Separate out the lines that hold "hinge".

** Start Dataset section **

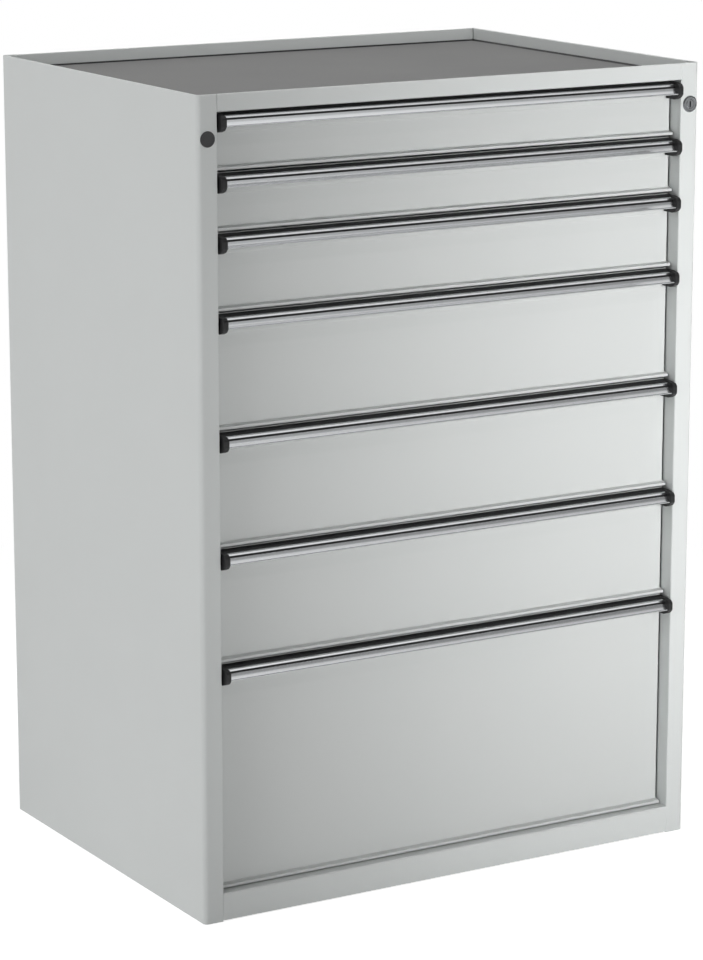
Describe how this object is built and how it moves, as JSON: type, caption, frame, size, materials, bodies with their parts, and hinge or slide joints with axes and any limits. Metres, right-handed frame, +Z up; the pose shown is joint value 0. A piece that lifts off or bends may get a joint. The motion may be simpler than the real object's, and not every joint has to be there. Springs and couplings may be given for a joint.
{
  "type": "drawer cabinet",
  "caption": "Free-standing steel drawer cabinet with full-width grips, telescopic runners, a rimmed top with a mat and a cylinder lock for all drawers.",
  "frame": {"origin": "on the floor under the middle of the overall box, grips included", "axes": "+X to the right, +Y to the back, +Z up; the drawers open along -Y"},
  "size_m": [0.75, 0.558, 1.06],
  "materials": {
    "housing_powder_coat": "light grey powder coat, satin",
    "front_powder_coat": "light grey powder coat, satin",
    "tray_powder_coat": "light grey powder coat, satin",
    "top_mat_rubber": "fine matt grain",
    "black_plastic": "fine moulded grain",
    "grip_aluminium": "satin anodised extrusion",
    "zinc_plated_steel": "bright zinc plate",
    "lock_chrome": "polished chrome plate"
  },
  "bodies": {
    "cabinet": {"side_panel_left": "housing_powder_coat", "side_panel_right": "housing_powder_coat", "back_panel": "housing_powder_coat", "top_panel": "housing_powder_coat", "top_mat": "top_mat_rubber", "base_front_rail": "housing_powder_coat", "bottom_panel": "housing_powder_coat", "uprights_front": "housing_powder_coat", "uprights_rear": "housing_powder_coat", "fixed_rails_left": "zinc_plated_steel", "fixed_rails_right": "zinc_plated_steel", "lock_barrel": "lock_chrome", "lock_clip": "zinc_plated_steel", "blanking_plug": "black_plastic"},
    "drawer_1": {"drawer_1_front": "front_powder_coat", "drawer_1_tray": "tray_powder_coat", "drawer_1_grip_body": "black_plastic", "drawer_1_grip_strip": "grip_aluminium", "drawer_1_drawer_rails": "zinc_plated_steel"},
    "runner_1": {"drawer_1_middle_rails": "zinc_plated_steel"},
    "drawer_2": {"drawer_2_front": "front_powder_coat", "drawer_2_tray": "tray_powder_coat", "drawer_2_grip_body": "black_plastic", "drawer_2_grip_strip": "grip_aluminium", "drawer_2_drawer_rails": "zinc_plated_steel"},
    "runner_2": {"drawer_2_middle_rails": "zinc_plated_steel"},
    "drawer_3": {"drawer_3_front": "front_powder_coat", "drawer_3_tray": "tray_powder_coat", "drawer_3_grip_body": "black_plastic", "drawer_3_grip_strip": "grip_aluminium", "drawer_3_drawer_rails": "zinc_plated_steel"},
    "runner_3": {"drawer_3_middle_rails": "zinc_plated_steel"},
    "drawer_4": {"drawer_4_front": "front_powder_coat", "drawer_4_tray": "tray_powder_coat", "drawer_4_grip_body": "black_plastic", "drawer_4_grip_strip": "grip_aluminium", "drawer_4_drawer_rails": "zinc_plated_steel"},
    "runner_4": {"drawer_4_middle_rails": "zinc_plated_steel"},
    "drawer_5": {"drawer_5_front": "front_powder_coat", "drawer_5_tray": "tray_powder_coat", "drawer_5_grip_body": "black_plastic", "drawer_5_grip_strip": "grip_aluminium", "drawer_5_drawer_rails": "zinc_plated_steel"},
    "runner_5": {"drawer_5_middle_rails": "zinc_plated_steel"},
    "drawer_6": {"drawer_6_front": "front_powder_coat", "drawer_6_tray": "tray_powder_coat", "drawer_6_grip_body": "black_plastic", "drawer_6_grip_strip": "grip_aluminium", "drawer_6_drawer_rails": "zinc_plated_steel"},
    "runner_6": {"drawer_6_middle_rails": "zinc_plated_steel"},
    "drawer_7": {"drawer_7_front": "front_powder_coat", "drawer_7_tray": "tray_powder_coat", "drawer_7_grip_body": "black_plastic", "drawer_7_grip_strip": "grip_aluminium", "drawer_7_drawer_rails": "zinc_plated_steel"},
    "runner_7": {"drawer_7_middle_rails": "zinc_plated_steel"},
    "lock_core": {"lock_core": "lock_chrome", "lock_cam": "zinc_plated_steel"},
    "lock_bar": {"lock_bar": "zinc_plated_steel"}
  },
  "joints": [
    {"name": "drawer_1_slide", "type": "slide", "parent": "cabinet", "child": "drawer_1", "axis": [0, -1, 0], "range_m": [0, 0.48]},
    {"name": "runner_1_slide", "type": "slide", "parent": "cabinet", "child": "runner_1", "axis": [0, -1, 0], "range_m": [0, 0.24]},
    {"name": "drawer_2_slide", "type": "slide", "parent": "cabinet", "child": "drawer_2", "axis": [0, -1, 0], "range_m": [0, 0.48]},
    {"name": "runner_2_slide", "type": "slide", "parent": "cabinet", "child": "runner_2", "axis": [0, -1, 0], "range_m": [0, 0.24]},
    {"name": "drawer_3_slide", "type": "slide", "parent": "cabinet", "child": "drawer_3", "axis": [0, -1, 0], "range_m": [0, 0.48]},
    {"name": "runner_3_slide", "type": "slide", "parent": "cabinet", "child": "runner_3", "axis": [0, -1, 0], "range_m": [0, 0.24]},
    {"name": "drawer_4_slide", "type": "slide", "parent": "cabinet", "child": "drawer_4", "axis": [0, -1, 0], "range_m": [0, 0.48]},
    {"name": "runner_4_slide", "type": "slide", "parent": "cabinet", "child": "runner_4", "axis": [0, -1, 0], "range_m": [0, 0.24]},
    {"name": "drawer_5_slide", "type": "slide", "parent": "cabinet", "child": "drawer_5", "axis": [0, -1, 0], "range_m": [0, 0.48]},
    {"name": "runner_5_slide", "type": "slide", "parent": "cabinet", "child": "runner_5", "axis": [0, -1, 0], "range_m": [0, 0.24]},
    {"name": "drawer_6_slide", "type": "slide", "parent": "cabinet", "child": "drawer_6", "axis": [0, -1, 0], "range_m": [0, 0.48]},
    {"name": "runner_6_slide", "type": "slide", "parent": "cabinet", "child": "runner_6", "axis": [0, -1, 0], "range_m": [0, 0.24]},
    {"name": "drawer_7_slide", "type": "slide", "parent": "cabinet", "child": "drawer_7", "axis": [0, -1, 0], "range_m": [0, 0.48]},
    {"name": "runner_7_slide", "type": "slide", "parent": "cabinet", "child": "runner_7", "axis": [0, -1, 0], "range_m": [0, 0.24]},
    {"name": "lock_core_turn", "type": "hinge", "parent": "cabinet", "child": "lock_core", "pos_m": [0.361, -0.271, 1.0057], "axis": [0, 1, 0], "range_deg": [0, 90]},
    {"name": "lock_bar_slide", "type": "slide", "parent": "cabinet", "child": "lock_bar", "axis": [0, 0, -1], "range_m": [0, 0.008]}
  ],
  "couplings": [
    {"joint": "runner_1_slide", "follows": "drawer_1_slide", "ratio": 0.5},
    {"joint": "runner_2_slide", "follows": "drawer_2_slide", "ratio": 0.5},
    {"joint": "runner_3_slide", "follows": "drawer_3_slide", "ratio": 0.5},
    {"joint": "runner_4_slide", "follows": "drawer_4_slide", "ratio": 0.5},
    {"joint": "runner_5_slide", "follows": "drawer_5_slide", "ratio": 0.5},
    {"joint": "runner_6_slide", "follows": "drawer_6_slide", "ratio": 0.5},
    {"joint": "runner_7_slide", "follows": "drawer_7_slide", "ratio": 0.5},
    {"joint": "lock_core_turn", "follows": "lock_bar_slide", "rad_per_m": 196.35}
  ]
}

** End Dataset section **

## Exercise output
Describe how this object is built and how it moves, as JSON: type, caption, frame, size, materials, bodies with their parts, and hinge or slide joints with axes and any limits. Metres, right-handed frame, +Z up; the pose shown is joint value 0. A piece that lifts off or bends may get a joint. The motion may be simpler than the real object's, and not every joint has to be there. Springs and couplings may be given for a joint.
    {"name": "lock_core_turn", "type": "hinge", "parent": "cabinet", "child": "lock_core", "pos_m": [0.361, -0.271, 1.0057], "axis": [0, 1, 0], "range_deg": [0, 90]},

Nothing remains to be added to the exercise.